TI-83 はTI製電卓の中で初めてアセンブリ言語がサポートされた電卓でもある。
[編集] TI-84 Plus シリーズ
2004年4月、TI-83 シリーズの後継として TI-84 シリーズが登場した。外観はかなり変化したが、基本的な機能にはあまり変化はない。主な改良点は、外装を取替え可能にした点(Silver Edition のみ)、組み込み関数の追加、高速化とメモリ増量、時計機能内蔵、USBポート内蔵である。TI-84 Plus は TI-83 Plus の 3倍のメモリを内蔵し、TI-84 Plus Silver Edition は TI-83 Plus の 9倍のメモリを内蔵している。どちらも TI-83 Plus の 2.5倍のクロック周波数である。オペレーティングシステムと数学関数はほぼ同じで、USBにより電卓同士を接続可能である。オペレーティングシステムの機能追加により、フラッシュメモリ上のユーザーが使える領域がやや減っている。また、USBポートや時計のアップデートを常時行うため、計算性能は TI-83 Plus Silver Edition よりも若干劣っている。
[編集] 技術仕様
- CPU
- Zilog Z80 CPU、6 MHz (TI-83, 83+) または 15 MHz (Silver Edition)
- ROM
- 256 KB ROM (TI-83)
- フラッシュメモリ
- 512 KB (83+) または 2 MB (Silver Edition)
- RAM
- 32 KB RAM (Silver Edition では 128 KiB だが、デフォルトでは追加の 96 KiB はユーザーが使うことができない)

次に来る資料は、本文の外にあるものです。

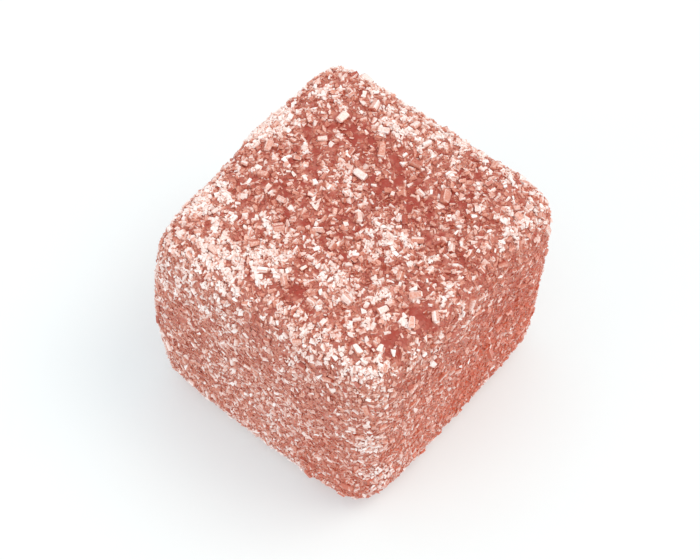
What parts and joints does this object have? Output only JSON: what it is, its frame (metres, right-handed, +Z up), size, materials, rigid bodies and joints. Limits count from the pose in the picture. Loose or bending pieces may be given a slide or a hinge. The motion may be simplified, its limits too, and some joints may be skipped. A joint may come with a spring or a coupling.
{
  "type": "gum cube",
  "caption": "Moulded cube of soft fruit gum with rounded edges and slightly sunk faces, coated all over in coarse sugar crystals. It rests on its flat base.",
  "frame": {"origin": "middle of the outer box, on the flat base that the cube rests on", "axes": "+Z up from the base, along the shortest side; +Y along the longest side; +X along the third side"},
  "size_m": [0.0178, 0.0182, 0.0161],
  "materials": {
    "sugared_gel": "soft translucent salmon-red gel under a matte, glittering coat of sugar",
    "sugar_crystals": "white to clear crystals of granulated sugar, each facet glossy"
  },
  "bodies": {
    "root": {"gum_cube": "sugared_gel"}
  },
  "joints": []
}
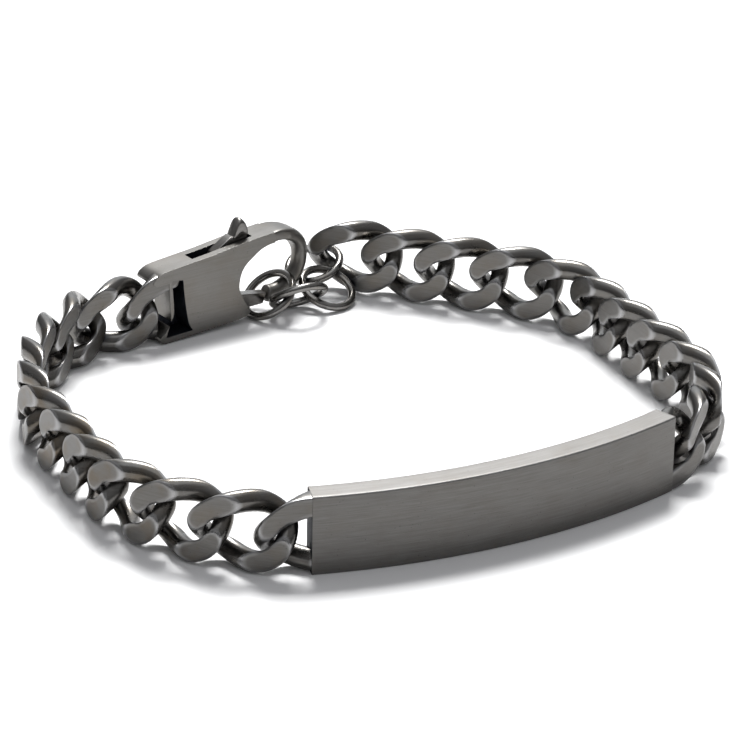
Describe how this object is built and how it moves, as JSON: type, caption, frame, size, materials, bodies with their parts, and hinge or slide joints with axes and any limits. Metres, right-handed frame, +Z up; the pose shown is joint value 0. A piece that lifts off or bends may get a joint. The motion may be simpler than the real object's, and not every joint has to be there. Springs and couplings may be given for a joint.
{
  "type": "id bracelet",
  "caption": "Curb-chain identity bracelet, closed: a curved blank name plate, flat ground links, a lobster clasp with a sprung lever and wire rings.",
  "frame": {"origin": "centre of the bracelet's outer box, on the surface it stands on", "axes": "+Z up along the axis of the loop; -Y is the way the plate faces"},
  "size_m": [0.0676, 0.0666, 0.0116],
  "materials": {
    "band_steel": "brushed lengthwise, darkened, fine wear marks",
    "ring_steel": "polished, darkened"
  },
  "bodies": {
    "bracelet": {"id_plate": "band_steel", "link_left_01": "band_steel", "link_left_02": "band_steel", "link_left_03": "band_steel", "link_left_04": "band_steel", "link_left_05": "band_steel", "link_left_06": "band_steel", "link_left_07": "band_steel", "link_left_08": "band_steel", "link_left_09": "band_steel", "link_left_10": "band_steel", "link_left_11": "band_steel", "link_right_01": "band_steel", "link_right_02": "band_steel", "link_right_03": "band_steel", "link_right_04": "band_steel", "link_right_05": "band_steel", "link_right_06": "band_steel", "link_right_07": "band_steel", "link_right_08": "band_steel", "link_right_09": "band_steel", "link_right_10": "band_steel", "link_right_11": "band_steel", "clasp_body": "band_steel", "jump_ring_1": "ring_steel", "jump_ring_2": "ring_steel", "jump_ring_3": "ring_steel", "jump_ring_4": "ring_steel"},
    "lever": {"clasp_lever": "ring_steel"}
  },
  "joints": [
    {"name": "lever_hinge", "type": "hinge", "parent": "bracelet", "child": "lever", "pos_m": [-0.00111, 0.02626, 0.00415], "axis": [0.1219, -0.9925, 0], "range_deg": [0, 25], "stiffness_Nm_per_rad": 0.002, "springref_deg": -17.19}
  ]
}
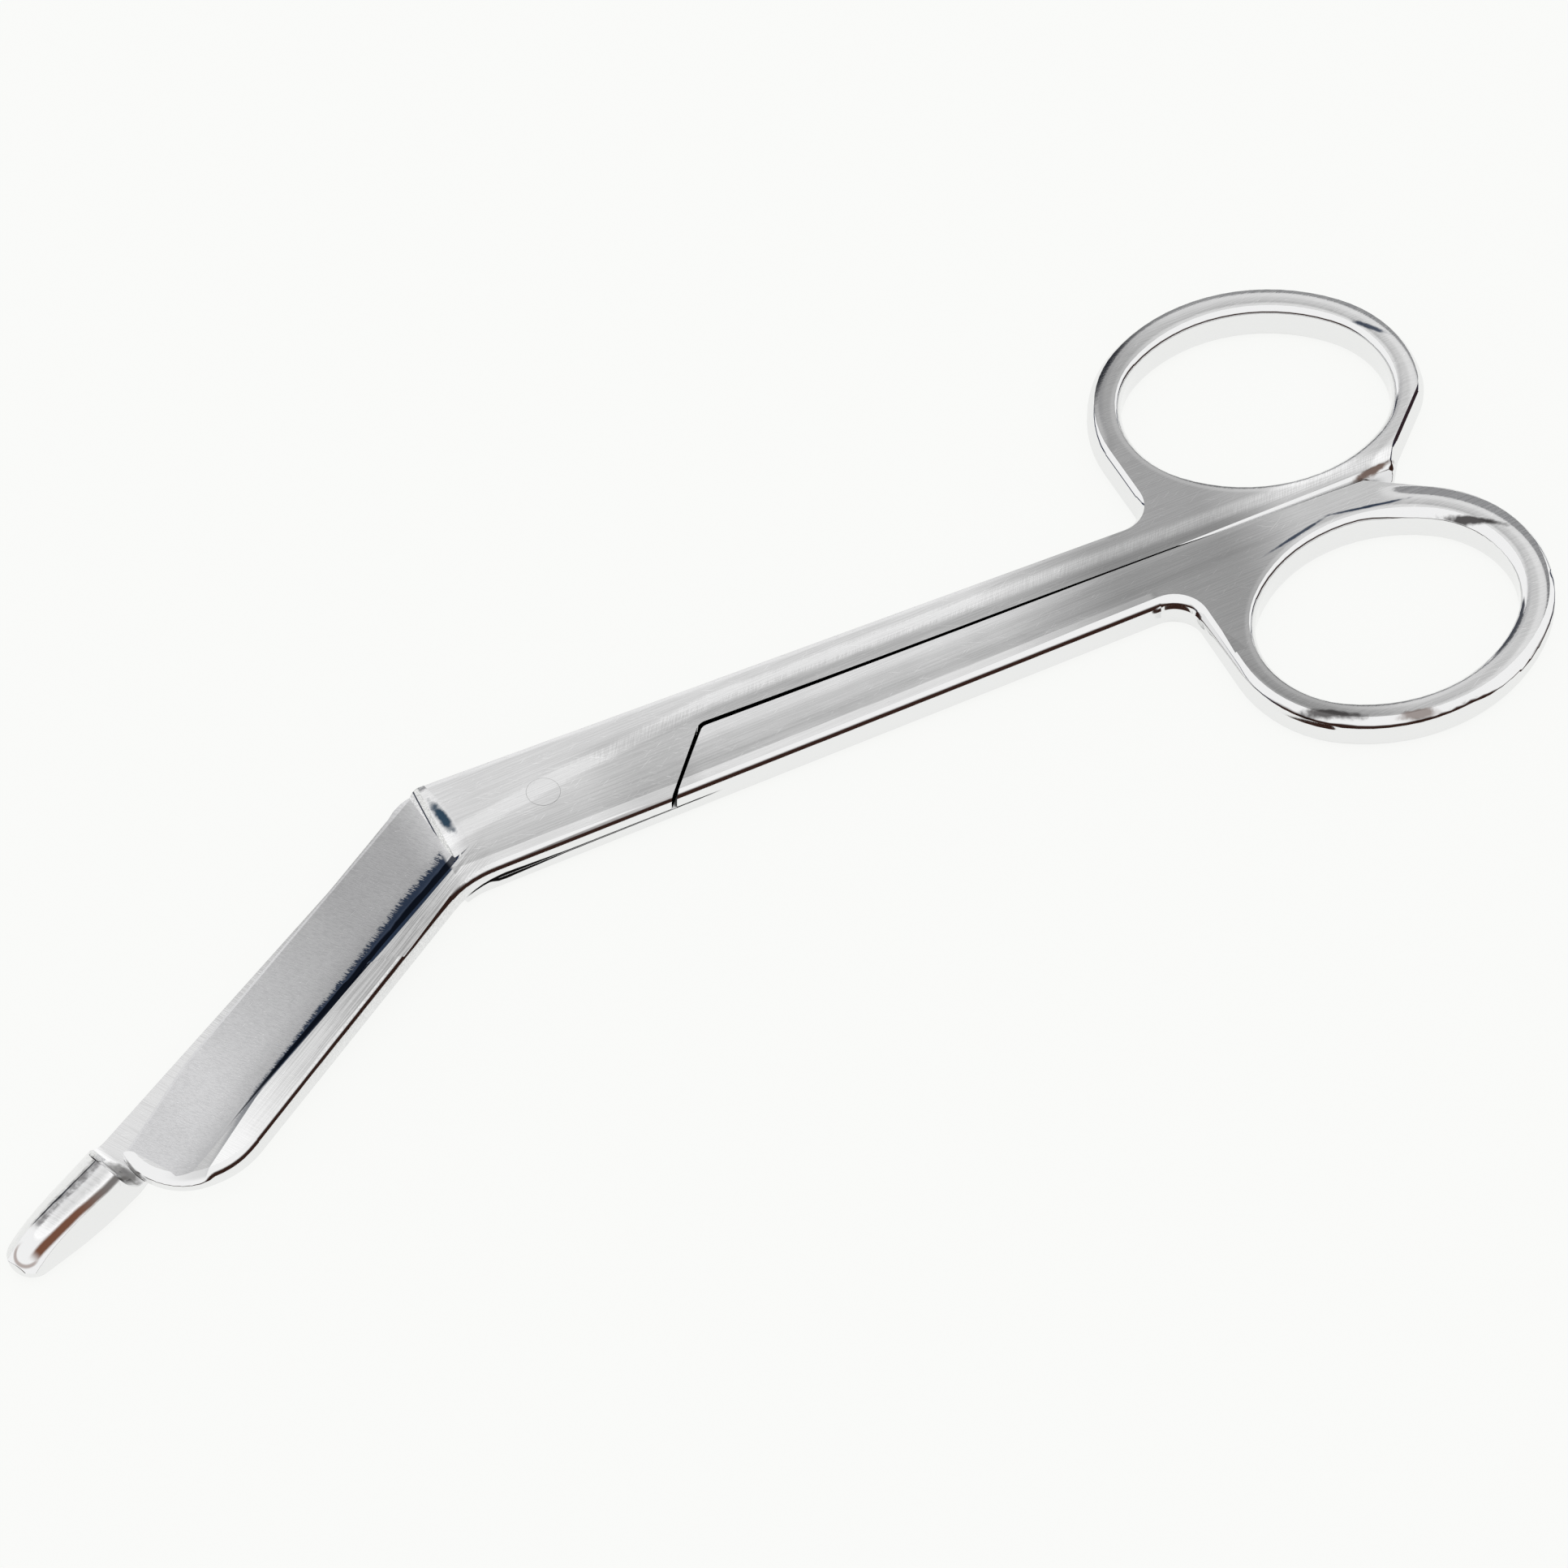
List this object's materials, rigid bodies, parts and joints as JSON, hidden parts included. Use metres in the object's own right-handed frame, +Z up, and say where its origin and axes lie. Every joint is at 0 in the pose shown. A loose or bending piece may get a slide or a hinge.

- 84 シリーズでは、USBメモリドライブを特別なソフトウェアを経由して利用可能
- ディスプレイ
- テキスト: 16×8 文字(通常フォント時)
- グラフィックス: 96×64 ピクセル、モノクロ
- 入出力
- リンクポート、9.6 kビット/秒
- 50 ボタンの内蔵インタフェース
- 消費電力
- 単四型 4 個と、バックアップ用の CR 1616 または CR 1620
- 内蔵プログラミング言語
- TI-BASIC、機械語、アセンブリ言語とC言語は、コンピュータ上でZ80向けのクロスコンパイラなどが必要。